+++ Dataset extract +++
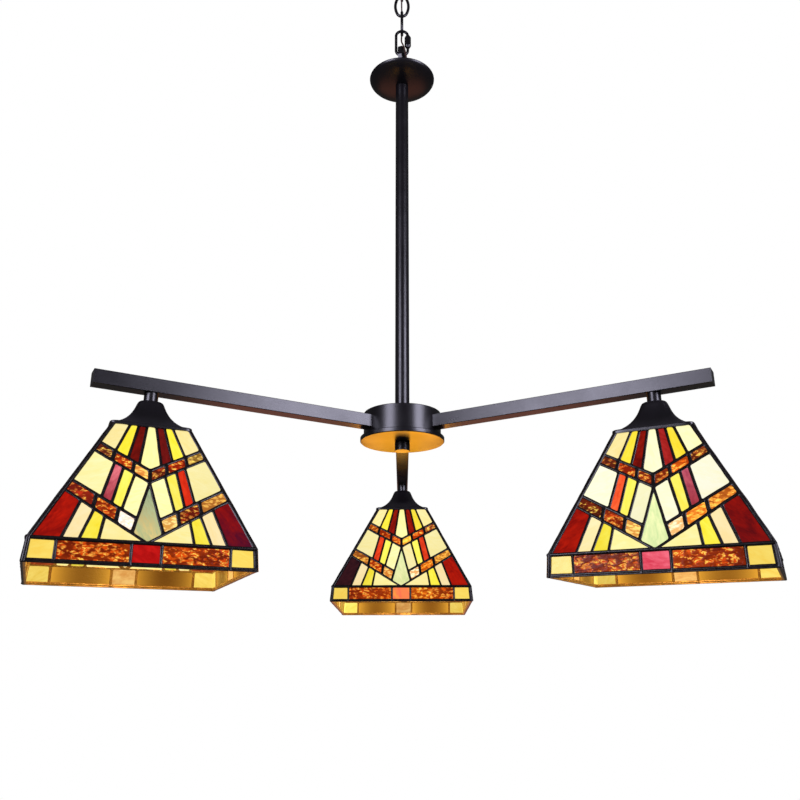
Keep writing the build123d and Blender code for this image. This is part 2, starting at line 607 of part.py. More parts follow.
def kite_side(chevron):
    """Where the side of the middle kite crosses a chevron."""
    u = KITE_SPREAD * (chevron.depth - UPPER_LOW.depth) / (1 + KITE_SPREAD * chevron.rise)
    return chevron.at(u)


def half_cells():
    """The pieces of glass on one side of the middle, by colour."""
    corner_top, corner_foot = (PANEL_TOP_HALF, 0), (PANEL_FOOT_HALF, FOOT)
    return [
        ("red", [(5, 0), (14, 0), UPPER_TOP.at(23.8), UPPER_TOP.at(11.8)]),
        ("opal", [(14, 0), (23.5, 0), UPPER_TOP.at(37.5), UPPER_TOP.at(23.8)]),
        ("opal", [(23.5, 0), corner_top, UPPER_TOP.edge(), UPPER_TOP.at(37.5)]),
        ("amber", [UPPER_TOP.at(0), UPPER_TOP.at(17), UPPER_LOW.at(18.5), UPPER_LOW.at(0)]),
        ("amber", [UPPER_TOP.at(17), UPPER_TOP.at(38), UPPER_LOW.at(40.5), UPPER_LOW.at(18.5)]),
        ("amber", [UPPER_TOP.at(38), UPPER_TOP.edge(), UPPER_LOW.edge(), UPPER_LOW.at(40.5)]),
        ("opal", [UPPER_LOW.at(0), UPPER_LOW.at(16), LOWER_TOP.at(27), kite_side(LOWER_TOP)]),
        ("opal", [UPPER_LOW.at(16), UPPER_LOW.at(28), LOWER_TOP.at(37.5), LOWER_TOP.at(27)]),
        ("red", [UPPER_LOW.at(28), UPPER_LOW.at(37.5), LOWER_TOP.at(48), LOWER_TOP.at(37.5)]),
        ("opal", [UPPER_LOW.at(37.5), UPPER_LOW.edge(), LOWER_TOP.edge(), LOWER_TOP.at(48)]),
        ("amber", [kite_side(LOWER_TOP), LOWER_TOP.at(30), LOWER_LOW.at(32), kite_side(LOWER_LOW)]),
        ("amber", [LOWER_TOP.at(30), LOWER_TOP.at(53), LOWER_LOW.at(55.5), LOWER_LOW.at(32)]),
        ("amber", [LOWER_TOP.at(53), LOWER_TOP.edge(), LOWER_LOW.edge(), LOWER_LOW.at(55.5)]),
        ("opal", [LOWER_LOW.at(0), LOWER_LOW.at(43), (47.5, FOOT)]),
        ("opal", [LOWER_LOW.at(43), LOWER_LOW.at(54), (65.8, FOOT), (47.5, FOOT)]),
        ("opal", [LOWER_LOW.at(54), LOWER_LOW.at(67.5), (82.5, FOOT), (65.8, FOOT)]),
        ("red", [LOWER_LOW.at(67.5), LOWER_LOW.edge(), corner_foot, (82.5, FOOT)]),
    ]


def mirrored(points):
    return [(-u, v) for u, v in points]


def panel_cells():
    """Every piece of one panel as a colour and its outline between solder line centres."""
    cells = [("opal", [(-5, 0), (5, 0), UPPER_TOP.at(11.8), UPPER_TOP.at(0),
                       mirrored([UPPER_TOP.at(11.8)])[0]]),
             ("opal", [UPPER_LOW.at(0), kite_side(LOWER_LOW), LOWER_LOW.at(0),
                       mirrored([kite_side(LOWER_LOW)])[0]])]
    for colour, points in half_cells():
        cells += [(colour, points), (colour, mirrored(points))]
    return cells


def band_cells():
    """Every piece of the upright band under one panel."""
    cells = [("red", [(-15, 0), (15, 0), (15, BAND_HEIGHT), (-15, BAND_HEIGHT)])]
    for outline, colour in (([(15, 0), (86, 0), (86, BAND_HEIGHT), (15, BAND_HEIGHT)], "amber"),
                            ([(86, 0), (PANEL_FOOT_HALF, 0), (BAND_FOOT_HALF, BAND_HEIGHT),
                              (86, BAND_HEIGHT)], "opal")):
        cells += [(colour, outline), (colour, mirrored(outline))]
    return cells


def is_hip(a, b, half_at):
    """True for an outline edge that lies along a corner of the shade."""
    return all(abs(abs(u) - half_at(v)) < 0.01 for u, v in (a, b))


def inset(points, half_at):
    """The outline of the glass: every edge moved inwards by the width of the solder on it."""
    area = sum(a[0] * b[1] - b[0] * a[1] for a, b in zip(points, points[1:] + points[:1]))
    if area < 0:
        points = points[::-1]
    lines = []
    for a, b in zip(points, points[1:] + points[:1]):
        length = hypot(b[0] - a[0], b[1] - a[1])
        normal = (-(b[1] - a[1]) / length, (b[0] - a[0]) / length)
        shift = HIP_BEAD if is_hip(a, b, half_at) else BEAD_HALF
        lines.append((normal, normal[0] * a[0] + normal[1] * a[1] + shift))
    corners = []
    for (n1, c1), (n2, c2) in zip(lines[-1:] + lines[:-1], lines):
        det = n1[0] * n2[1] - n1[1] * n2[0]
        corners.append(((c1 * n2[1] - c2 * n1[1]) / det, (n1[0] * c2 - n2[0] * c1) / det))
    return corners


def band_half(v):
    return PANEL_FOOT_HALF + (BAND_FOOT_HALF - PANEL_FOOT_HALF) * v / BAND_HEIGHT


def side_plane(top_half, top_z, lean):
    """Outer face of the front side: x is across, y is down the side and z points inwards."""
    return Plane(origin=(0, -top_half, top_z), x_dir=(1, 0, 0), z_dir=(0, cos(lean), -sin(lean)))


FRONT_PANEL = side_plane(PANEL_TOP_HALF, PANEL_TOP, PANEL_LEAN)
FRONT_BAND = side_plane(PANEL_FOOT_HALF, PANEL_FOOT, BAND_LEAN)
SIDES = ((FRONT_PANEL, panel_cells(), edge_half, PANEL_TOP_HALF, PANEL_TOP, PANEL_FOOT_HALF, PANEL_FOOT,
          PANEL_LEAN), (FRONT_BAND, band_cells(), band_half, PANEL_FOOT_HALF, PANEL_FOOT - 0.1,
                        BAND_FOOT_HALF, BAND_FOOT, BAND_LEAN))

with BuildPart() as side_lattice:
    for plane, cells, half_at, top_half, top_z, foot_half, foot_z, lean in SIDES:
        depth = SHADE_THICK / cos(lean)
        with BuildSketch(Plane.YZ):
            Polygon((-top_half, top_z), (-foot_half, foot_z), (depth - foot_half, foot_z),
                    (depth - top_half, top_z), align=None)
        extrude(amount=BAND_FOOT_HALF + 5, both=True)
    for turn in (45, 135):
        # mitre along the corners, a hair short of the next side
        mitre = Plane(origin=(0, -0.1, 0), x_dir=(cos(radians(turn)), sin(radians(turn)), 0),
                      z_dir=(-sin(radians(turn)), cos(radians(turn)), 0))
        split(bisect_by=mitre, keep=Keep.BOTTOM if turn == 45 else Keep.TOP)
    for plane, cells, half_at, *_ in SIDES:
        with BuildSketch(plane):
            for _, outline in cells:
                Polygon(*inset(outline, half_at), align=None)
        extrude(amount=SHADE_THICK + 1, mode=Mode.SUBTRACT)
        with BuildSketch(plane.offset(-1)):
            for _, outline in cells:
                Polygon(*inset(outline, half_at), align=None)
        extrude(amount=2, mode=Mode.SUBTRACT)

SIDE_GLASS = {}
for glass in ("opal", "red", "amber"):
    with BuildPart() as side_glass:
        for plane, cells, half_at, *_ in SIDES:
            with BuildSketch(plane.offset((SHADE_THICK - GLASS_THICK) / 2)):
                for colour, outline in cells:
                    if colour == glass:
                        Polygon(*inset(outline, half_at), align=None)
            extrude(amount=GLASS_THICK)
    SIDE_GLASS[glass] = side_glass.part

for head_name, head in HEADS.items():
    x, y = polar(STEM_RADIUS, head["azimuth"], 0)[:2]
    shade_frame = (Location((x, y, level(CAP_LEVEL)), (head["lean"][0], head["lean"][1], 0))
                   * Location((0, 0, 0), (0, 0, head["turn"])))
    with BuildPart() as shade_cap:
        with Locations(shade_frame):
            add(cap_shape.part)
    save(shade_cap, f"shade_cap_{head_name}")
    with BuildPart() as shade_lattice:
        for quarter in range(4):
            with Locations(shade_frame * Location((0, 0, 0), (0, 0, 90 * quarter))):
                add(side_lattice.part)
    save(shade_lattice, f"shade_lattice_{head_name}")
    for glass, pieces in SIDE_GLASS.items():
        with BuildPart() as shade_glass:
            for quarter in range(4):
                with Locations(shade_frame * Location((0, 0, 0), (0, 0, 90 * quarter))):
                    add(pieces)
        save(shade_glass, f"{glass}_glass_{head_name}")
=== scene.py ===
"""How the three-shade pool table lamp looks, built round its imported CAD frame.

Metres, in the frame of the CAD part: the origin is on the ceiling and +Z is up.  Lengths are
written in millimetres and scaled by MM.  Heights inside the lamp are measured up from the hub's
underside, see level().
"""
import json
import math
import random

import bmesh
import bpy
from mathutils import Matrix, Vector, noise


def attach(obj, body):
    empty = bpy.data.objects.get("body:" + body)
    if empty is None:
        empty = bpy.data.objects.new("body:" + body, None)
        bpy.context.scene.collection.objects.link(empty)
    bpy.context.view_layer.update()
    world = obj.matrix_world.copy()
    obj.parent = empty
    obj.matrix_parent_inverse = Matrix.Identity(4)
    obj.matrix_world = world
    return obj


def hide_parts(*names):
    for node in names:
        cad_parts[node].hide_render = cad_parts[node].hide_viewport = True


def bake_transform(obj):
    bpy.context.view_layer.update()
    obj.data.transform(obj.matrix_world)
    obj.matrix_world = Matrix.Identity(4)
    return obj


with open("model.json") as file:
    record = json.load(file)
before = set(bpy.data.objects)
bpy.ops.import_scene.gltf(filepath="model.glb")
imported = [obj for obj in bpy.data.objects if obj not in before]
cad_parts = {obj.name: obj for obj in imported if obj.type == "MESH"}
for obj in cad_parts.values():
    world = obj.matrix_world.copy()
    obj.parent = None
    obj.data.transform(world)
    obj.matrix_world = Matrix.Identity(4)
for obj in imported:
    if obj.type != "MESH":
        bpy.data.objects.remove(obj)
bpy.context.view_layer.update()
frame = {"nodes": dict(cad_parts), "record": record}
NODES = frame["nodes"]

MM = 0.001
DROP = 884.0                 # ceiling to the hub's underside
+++
◆ **Task prompt**
What is needed is an exact copy of the lines from the start of the listing through the line where "return chevron.at(u)" sits, please, both end lines included and nothing more.

◆ **Written response**
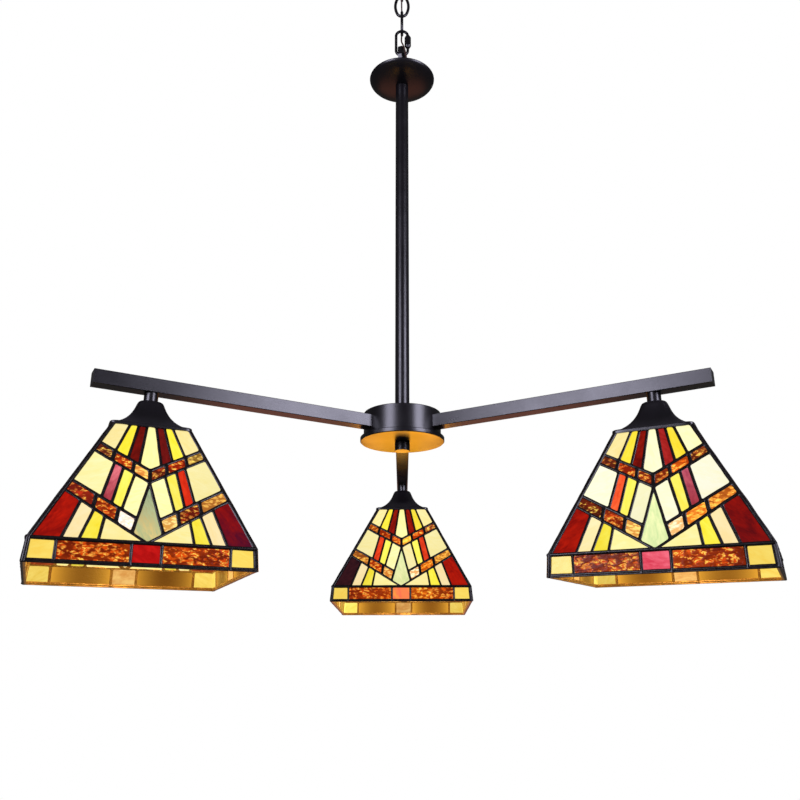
Keep writing the build123d and Blender code for this image. This is part 2, starting at line 607 of part.py. More parts follow.
def kite_side(chevron):
    """Where the side of the middle kite crosses a chevron."""
    u = KITE_SPREAD * (chevron.depth - UPPER_LOW.depth) / (1 + KITE_SPREAD * chevron.rise)
    return chevron.at(u)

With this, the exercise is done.